Learn C the Hard Way – I do everything the hard way

For those joining me in my world record yak shaving attempt, today I started poking at Learn C The Hard Way by Zed Shaw. It’s currently in its beta form, as he’s writing it in public so people can look and learn and proof-read, and I have a reason to learn enough C to get by. Sparky, the Spark Eroder, needs an output method to help me understand what’s going on in his insides. I can’t afford an oscilloscope, so a £3 microprocessor is going to do the job.

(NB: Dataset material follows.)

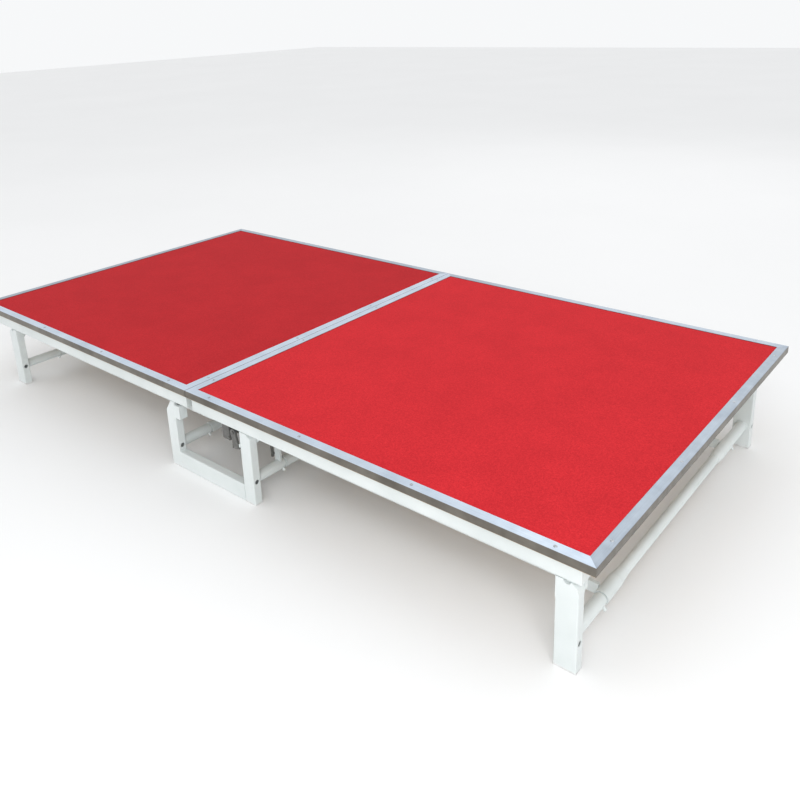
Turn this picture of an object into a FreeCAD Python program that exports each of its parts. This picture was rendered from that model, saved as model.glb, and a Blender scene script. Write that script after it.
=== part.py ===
"""Folding stage riser: two square carpeted decks on end leg frames and a centre stand.

Frame: millimetres, +X along the two decks, +Y to the back, +Z up. The origin is on the floor
under the middle of the closed, flat stage. Every joint axis lies along Y.
"""
import FreeCAD, Part
import os
import re
from FreeCAD import Placement, Rotation, Vector

SIZES = {
    # decks
    "half_span": 1220, "deck_depth": 1220, "seam_gap": 1.5,
    "rail_floor": 210, "rail_size": 40, "tube_wall": 2,
    "rail_side_inset": 10, "rail_seam_inset": 11.25, "rail_end_inset": 32,
    "board_thick": 18, "carpet_thick": 2.5, "carpet_rise": 1.2, "carpet_ease": 0.5,
    "trim_face": 25, "trim_drop": 20, "trim_sheet": 1.5, "trim_ease": 0.25, "trim_round": 1,
    "screw_inset": 90, "screw_head_rise": 1, "screw_head_radius": 4, "screw_head_top": 2.6,
    "screw_radius": 2, "screw_length": 14, "screw_ease": 0.2,
    # leg frames and stand
    "frame_front": -600, "frame_back": 470, "post_depth": 25, "post_top": 209, "post_hollow": 160,
    "leg_width": 50, "upright_width": 40, "pivot_height": 184, "tube_height": 67,
    "right_leg_place": 1158, "left_leg_place": -1030,
    "right_upright_place": 226, "left_upright_place": -98,
    "bar_height": 50, "foot_thick": 4, "plug_ease": 0.3, "plug_length": 16, "plug_root": 1,
    "side_hole": 6.5, "notch_radius": 8, "notch_deep": 8, "edge_round": 2.5,
    "right_cut_wide": 15, "right_cut_tall": 10, "left_cut_wide": 26, "left_cut_tall": 36,
    # pivots
    "pin_radius": 6, "pin_ease": 0.3, "pin_head": 8, "pin_head_radius": 11,
    "lug_half": 27, "lug_thick": 6, "lug_gap": 0.5, "lug_drop": 42, "lug_cut": 19, "lug_ease": 0.1,
    "skin": 2,
    # cross tubes, collars and links
    "cross_radius": 12.5, "collar_radius": 15, "leg_collar": 125, "stand_collar": 95,
    "bushing_radius": 16.5, "bushing_length": 68, "bushing_ease": 0.3, "bushing_wall": 4,
    "side_play": 3, "end_play": 0.5, "cone_length": 30, "cone_radius": 13.5,
    "stud_radius": 4, "stud_reach": 8, "stud_inset": 7, "stud_lean": 135,
    "link_tall": 26, "link_thick": 8, "link_place": 172, "link_floor": 58,
    # centre details
    "post_bar_place": 105, "post_bar_width": 20, "post_bar_thick": 6, "post_bar_top": 205,
    "hook_place": 24, "hook_radius": 4, "hook_floor": 83, "hook_top": 150, "hook_pin": 2.5,
    "hook_pin_low": 95, "hook_pin_high": 140,
    "rest_length": 24, "rest_tall": 40, "rest_top": 200,
    "rest_bolt_place": 8, "rest_bolt_radius": 5, "rest_bolt_top": 209.5,
    # catches
    "catch_left": 135, "catch_right": 163, "catch_drop": 42, "catch_front": 2, "catch_deep": 24,
    "arm_right": 189, "arm_drop": 20, "arm_place": 16.5, "arm_thick": 4, "lap": 1,
    "lever_pivot_x": 178, "lever_pivot_z": 196, "lever_lean": 13, "lever_half": 10,
    "lever_length": 46, "lever_thick": 6, "lever_place": 1, "nose_reach": 1, "nose_tall": 6,
    "lever_pin": 3, "lever_pin_tip": 2, "washer_rim": 2, "washer_thick": 1.7,
    "keeper_reach": 5, "keeper_floor": 162, "keeper_tall": 9, "keeper_side": 1,
    "pull_radius": 1.5, "pull_length": 28, "pull_root": 2, "pull_x": 160,
    "button_radius": 4, "button_length": 3, "button_z": 176,
}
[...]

I say ‘a’ microprocessor, but when I bricked the first, I ordered two more. If I’d bricked an oscilloscope, two more would have come in beyond budget.

So, Zed has written up the two cases of Debian and RPM based Fedora, for the installation of what I’ll need. I work on Arch. There are reasons. They are not and can never be adequate reasons, but I’m sticking to them. So, the first thing I did was Exercise 1, to see what would break. If I could make Ex 1 work, then I’d be set up right. If not, I’d have error messages.

I had error messages!

ex1.c: In function 'main':
ex1.c:3: warning: implicit declaration of function 'puts'

Well, he explains this in the Ex 1 page – I’ve got flags set that will show errors. This one is a warning, and if I were on Debian or Fedora or in fact anything sane, it (probably) wouldn’t be a problem. But I’m not, and it is. So now I have to work out WTF the flags have to be. He can show me how to turn the flags /on/ and break things. I’m looking to turn the flags /off/ and mend things, or at least suppress them so I live in bliss and ignorance.

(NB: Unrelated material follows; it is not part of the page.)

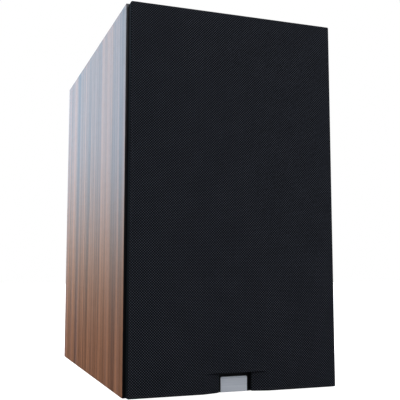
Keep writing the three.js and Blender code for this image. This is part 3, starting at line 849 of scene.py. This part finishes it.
# %% The basket
basket = turned([(78.6, 0), (86, 0), (86, 5), (73.5, 5), (71.2, 7), (59.6, 31), (58, 33), (51, 33),
                 (51, 44), (20, 44), (20, 42), (49, 42), (49, 31), (56.2, 31), (57.6, 29.4), (69.2, 6.4),
                 (70, 5), (70, 1), (78.6, 1)], (0, 0, 0), 120)
WINDOWS = 6
cuts = []
for turn in range(WINDOWS):
    slot = block(38, 17, 34)
    rounded(slot, [e for e in slot.edges if abs(e.verts[0].co.z - e.verts[1].co.z) > 20 * MM], 4.5, 4)
    moved(slot, (0, 19 * MM, 66 * MM))
    angle = math.tau * (turn + 0.5) / WINDOWS
    swung(slot, angle, "Y")
    cuts.append(slot)
for name in (f"woofer_screw_{i}" for i in range(1, 5)):
    spot = facing(name, FRONT) - WOOFER_AT
    cuts.append(turned([(0, -2), (3.4, -2), (3.4, 2.4), (2.3, 2.4), (2.3, 8), (0, 8)], spot, 24))
basket = carved(basket, cuts)
rounded(basket, sharp_edges(basket, angle=48), 0.3, 2)
tag = block(10, 10, 10)
moved(tag, (-61.5 * MM, 29 * MM, 0))
rounded(tag, tag.edges[:], 0.8)
joined(basket, tag)
moved(basket, WOOFER_AT)
made = new_part("woofer_basket", basket, painted_steel)
print("basket:", len(made.data.polygons), "faces")

# %% Magnet and plates
for name, outline, coat in (
        ("woofer_top_plate", [(16.6, 44.3), (42, 44.3), (42, 49.3), (16.6, 49.3)], steel_plate),
        ("woofer_magnet", [(21, 49.6), (47, 49.6), (47, 64.6), (21, 64.6)], ferrite),
        ("woofer_back_plate", [(4, 44.3), (15, 44.3), (15, 64.9), (42, 64.9), (42, 69.9), (6, 69.9),
                               (4, 67.9)], steel_plate)):
    made = new_part(name, turned(outline, WOOFER_AT, 96, edge=0.7), coat)
    print(name, len(made.data.polygons), "faces")

# %% [markdown]
# ## The moving parts of the woofer
# The voice coil, the cone and the dust cap travel together. The rubber surround and the corrugated spider
# are held at their rims and pulled at their middles, but here they are taken off their bodies and stay
# where they stand.

# %% Cone, dust cap and voice coil
def curved(points, steps=5):
    """A smooth outline through points, by Catmull and Rom's rule."""
    p = [Vector(point) for point in points]
    p = [2 * p[0] - p[1], *p, 2 * p[-1] - p[-2]]
    made = []
    for a, b, c, d in zip(p, p[1:], p[2:], p[3:]):
        for step in range(steps):
            t = step / steps
            made.append(0.5 * (2 * b + (c - a) * t + (2 * a - 5 * b + 4 * c - d) * t * t
                               + (3 * b - a - 3 * c + d) * t ** 3))
    return [tuple(v) for v in made] + [tuple(points[-1])]


def shell(front, thickness):
    """A thin wall: an outline of its front, and the same one further back."""
    return front + [(radius, depth + thickness) for radius, depth in reversed(front)]


cone_front = curved([(16.6, 22), (30, 15.2), (45, 7.6), (55.5, 1.9)]) + [(57.2, 1.1), (60.8, 1)]
new_part("woofer_cone", turned(shell(cone_front, 1.0), WOOFER_AT, 128), cone_paper, smooth=60)
cap_out = curved([(0, 12.5), (7, 13.2), (13, 15.3), (17.5, 18.1), (19.5, 19.6)])
cap_in = curved([(18.8, 19.8), (16.9, 18.7), (12.6, 16.1), (6.8, 13.9), (0, 13.2)])
new_part("woofer_dust_cap", turned(cap_out + cap_in, WOOFER_AT, 96, loop=False), cone_paper, smooth=60)

copper, tree, shader = finish("copper_winding", Metallic=1.0, Roughness=0.32)
WIRE = 0.55 * MM
turns = calc(tree, "SINE", times(tree, object_axes(tree)["Y"], math.tau / WIRE))
mottle = speckled(tree, 0.003)
tone = between(tree, mottle["Fine"], 0.35, 0.65)
fill(tree, shader["Base Color"], mixed(tree, tone, srgb(196, 112, 66), srgb(158, 82, 44)))
fill(tree, shader["Normal"], raised(tree, turns, 0.00012))
coil = turned([(15.4, 20), (15.7, 20), (15.7, 40), (16.1, 40.2), (16.1, 52.8), (15.7, 53), (15.4, 53)],
              WOOFER_AT, 96)
coil.normal_update()
for face in coil.faces:
    spot = face.calc_center_median() - WOOFER_AT
    wound = spot.y > 40 * MM and face.normal.y ** 2 < 0.9 and spot.xz.length > 15.7 * MM
    face.material_index = int(wound)
made = new_part("woofer_voice_coil", coil, [coil_former, copper])
print("voice coil:", len(made.data.polygons), "faces")


# %% Surrounds and spider
def follow_by_radius(piece):
    """Bakes a ring-shaped piece's place into its mesh, so that it stays where it stands."""
    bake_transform(piece)


def soft_ring(name, outline, centre, coat, steps=128):
    """A turned soft part, taken off its body and left where it stands."""
    piece = new_part(name, turned(outline, centre, steps), coat, smooth=60)
    piece.parent = None
    follow_by_radius(piece)
    return piece


def half_roll(middle_radius, half_width, crest, thickness, lips, face, steps=20):
    """The outline of a surround: a lip, a half-round roll that stands forward, and a lip."""
    def arc(reach, level):
        return [(middle_radius - reach * math.cos(math.pi * step / steps),
                 level - crest * math.sin(math.pi * step / steps)) for step in range(steps + 1)]

    over, under = arc(half_width, face), arc(half_width - thickness, face + thickness)
    return ([(lips[0], face), *over, (lips[1], face), (lips[1], face + thickness), *reversed(under),
             (lips[0], face + thickness)])


soft_ring("woofer_surround", half_roll(66, 5, 4.5, 0.7, (57, 78.2), 0), WOOFER_AT, surround_rubber)
WAVES, STEPS, HALF_WAVE = 3, 72, 0.65
folds = [(16.6, 30.4), (18.5, 30.1)]
folds += [(20 + 29 * step / STEPS, 30 - HALF_WAVE * (1 - math.cos(math.tau * WAVES * step / STEPS)))
          for step in range(STEPS + 1)]
folds += [(51, 30), (56, 30)]
soft_ring("woofer_spider", shell(folds, 0.7), WOOFER_AT, spider_cloth)
print("the spider has", WAVES, "waves")

# %% [markdown]
# ## Screws
# The drivers and the terminal cup are held by pan-head screws with a cross recess. One function turns the
# head and the shank, and cuts the recess with two tapered blades.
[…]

Turning flags off in the future is probably a bad idea, and I’m going top be keeping them on in general, so if I run into this again I can flag it up, but I want to know how it’s going wrong. It also meant I didn’t type the version with the flags turned on.

$ man make

It seems that there’s a –warn-undefined-variables flag, but I can’t work out how to turn it off. There’s also a –touch flag, which is interesting. It’ll just poke (and possible create, I wasn’t doing more than skimming) files so they have updated timings for when I want to make a latest version of a set of files. That’s probably not useful for me yet, but the notion that


is so powerful is written all over the manual file. I can define different files as the ones to use, regardless of which are most recent, and I can deliberately override dependencies. So that tells me that make handles dependencies and stuff like that.

On with the show. I can make, and use, ‘ex1.c’. It prints ‘Hello World.’. It’s a capital letter on the second word because that’s how I roll. Oddly, I’ve found that the tighter my copying of code gets, and the more I’m concentrating, the more likely I am to typo in the parts where there’s no penalty for error.

Extra Credit:

I didn’t edit the original exercise file. I made a second file so I’d be typing the same things again, so I’ve got ex1a as well as ex1. I’m pretty sure that’s better, as I can compare programs if I have to.

I worked out what stdio has to stand for. It’s not short for Studio. It means ‘standard in-out’. The ‘.h’ means it’s a header file. I looked up the second bit. The first bit I knew through failing repeatedly at Linux everything, and I’m OK with that.

I managed to get a segmentation fault by using ‘ instead of ” as line breaks. I also need a work-around for my American keyboard which doesn’t play nicely with my locale settings. I’m going to have to give up the £ to get a # and a working pipe that doesn’t need five key presses and a swift prayer.

man 3 puts

– The ‘3’ means it’s in part 3 of the linux user manual, which deals with C library functions. So,


means you’re explicitly declaring the existence of puts() in the library you include, instead of implicitly calling it and relying on the compiler to make up for your error.